The National Academy of Engineering has named Robert Socolow, professor of mechanical and aerospace engineering, to a prestigious international committee to identify the greatest challenges and opportunities for engineering in the 21st century.
Chaired by former U.S. Secretary of Defense William Perry, the Grand Challenges for Engineering committee will explore engineering solutions for the future drawing on their own expertise and extensive public input to the project’s website, www.engineeringchallenges.org. In an exclusive essay on the site, former U.S. President Jimmy Carter offers his view of the greatest challenges facing today’s world to kick off an online discussion.
Socolow, who joined the Princeton faculty in 1971, co-directs Princeton’s Carbon Mitigation Initiative with Stephen Pacala, professor of ecology and evolutionary biology. A joint project of Princeton University, BP and the Ford Motor Company, the initiative seeks solutions to the global warming problem.
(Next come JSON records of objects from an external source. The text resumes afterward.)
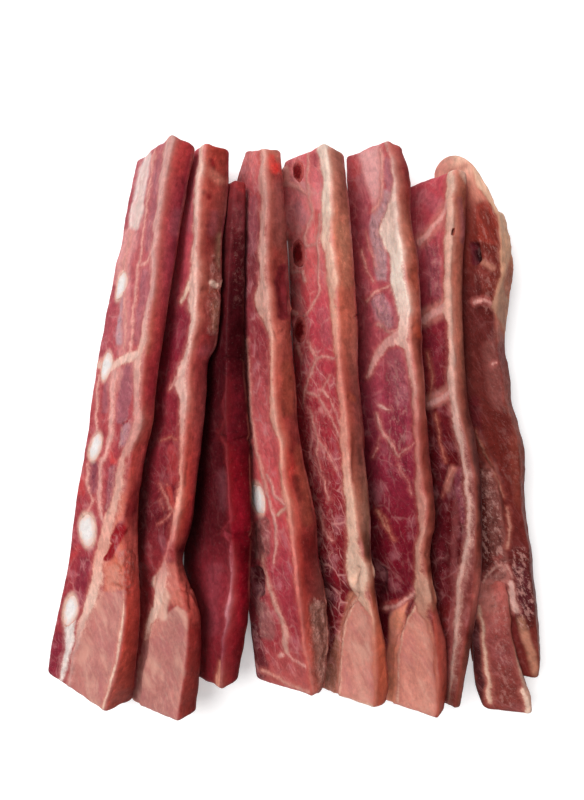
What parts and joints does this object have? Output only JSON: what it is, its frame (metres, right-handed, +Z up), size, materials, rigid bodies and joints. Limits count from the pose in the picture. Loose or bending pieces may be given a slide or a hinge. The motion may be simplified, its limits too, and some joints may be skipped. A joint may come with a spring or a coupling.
{
  "type": "pork rib strips",
  "caption": "Raw pork rib strips lying side by side, each a long leaning bar with a fat edge and rib sections in its cut face.",
  "frame": {"origin": "middle of the group's footprint, on the surface that it rests on", "axes": "+Z up, +Y along the strips towards their head ends, +X across them, the way they lean"},
  "size_m": [0.2274, 0.2593, 0.0419],
  "materials": {
    "meat": "moist satin",
    "dark_meat": "moist satin",
    "brown_meat": "moist satin",
    "cartilage": "moist gloss",
    "marrow": "moist gloss"
  },
  "bodies": {
    "root": {"strip_1": "meat", "strip_1_rib_1": "cartilage", "strip_1_rib_2": "cartilage", "strip_1_rib_3": "cartilage", "strip_1_rib_4": "cartilage", "strip_1_rib_5": "cartilage", "strip_2": "meat", "strip_3": "dark_meat", "strip_4": "meat", "strip_4_rib_1": "cartilage", "strip_5": "meat", "strip_5_rib_1": "marrow", "strip_5_rib_2": "marrow", "strip_5_rib_3": "marrow", "strip_6": "meat", "strip_7": "meat", "strip_8": "brown_meat"}
  },
  "joints": []
}
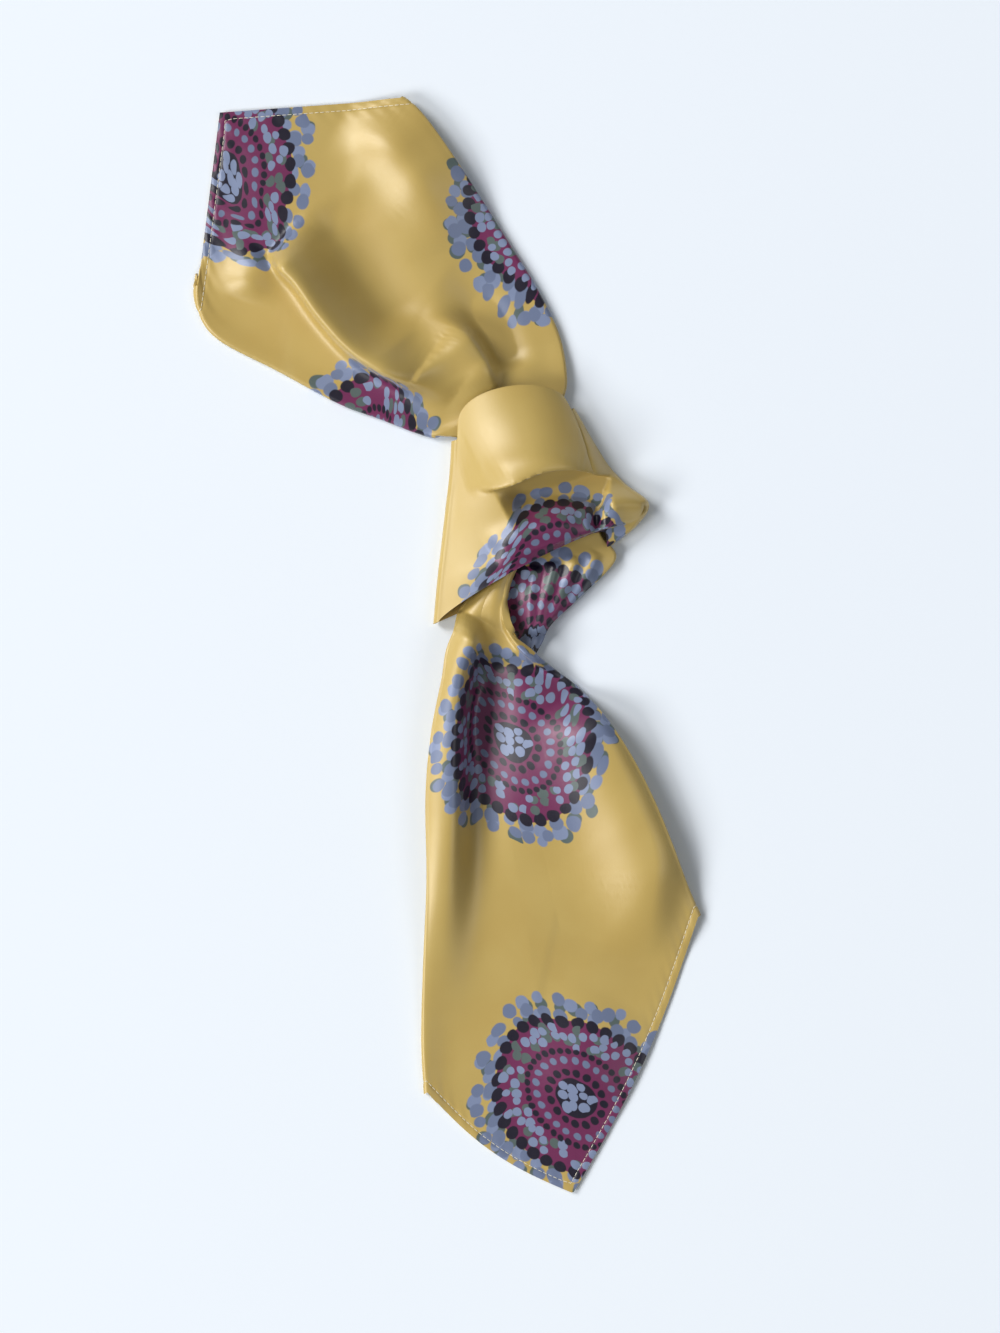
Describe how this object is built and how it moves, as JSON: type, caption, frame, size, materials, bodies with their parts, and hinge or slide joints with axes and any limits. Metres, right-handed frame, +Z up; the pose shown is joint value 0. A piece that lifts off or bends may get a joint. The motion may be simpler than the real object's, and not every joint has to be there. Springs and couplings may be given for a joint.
{
  "type": "neckerchief",
  "caption": "Silk neckerchief folded into a band with pointed ends, tied once in its middle and lying flat.",
  "frame": {"origin": "on the surface it lies on, under the middle of its outline", "axes": "+Y towards the upper tail, +Z up, +X to the right seen from above"},
  "size_m": [0.2626, 0.5642, 0.0321],
  "materials": {
    "silk": "satin silk, gold with a lilac and plum print",
    "hem": "turned and topstitched satin silk",
    "thread": "pale sewing thread"
  },
  "bodies": {
    "root": {"upper_tail": "silk", "lower_tail": "silk", "knot_wrap": "silk", "knot_gather": "silk", "upper_hem_left": "hem", "upper_hem_right": "hem", "lower_hem_left": "hem", "lower_hem_right": "hem"}
  },
  "joints": []
}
Socolow and Pacala developed the widely used concept of “stabilization wedges” to motivate the early adoption of mitigation strategies to stabilize the concentration of carbon dioxide in the atmosphere.
Socolow is joined on the Grand Challenges committee by a number of recognized leaders from academia and industry, including entrepreneur Dean Kamen, Google co-founder Larry Page and renowned scientist J. Craig Venter.
The committee’s membership also includes two graduates of the School of Engineering and Applied Science, Wesley Harris and Jackie Ying. Harris, the Charles Stark Draper Professor and chair of the department of aeronautics and astronautics at Massachusetts Institute of Technology, earned his Ph.D. in mechanical and aerospace engineering at Princeton in 1968. Ying, the executive director of the A*STAR Institute of Bioengineering and Nanotechnology in Singapore, received her Ph.D. in chemical engineering from Princeton in 1991.
The committee will meet for the first time Feb. 6 at Stanford University and announce their findings in September. The Grand Challenges project is sponsored by a grant from the National Science Foundation.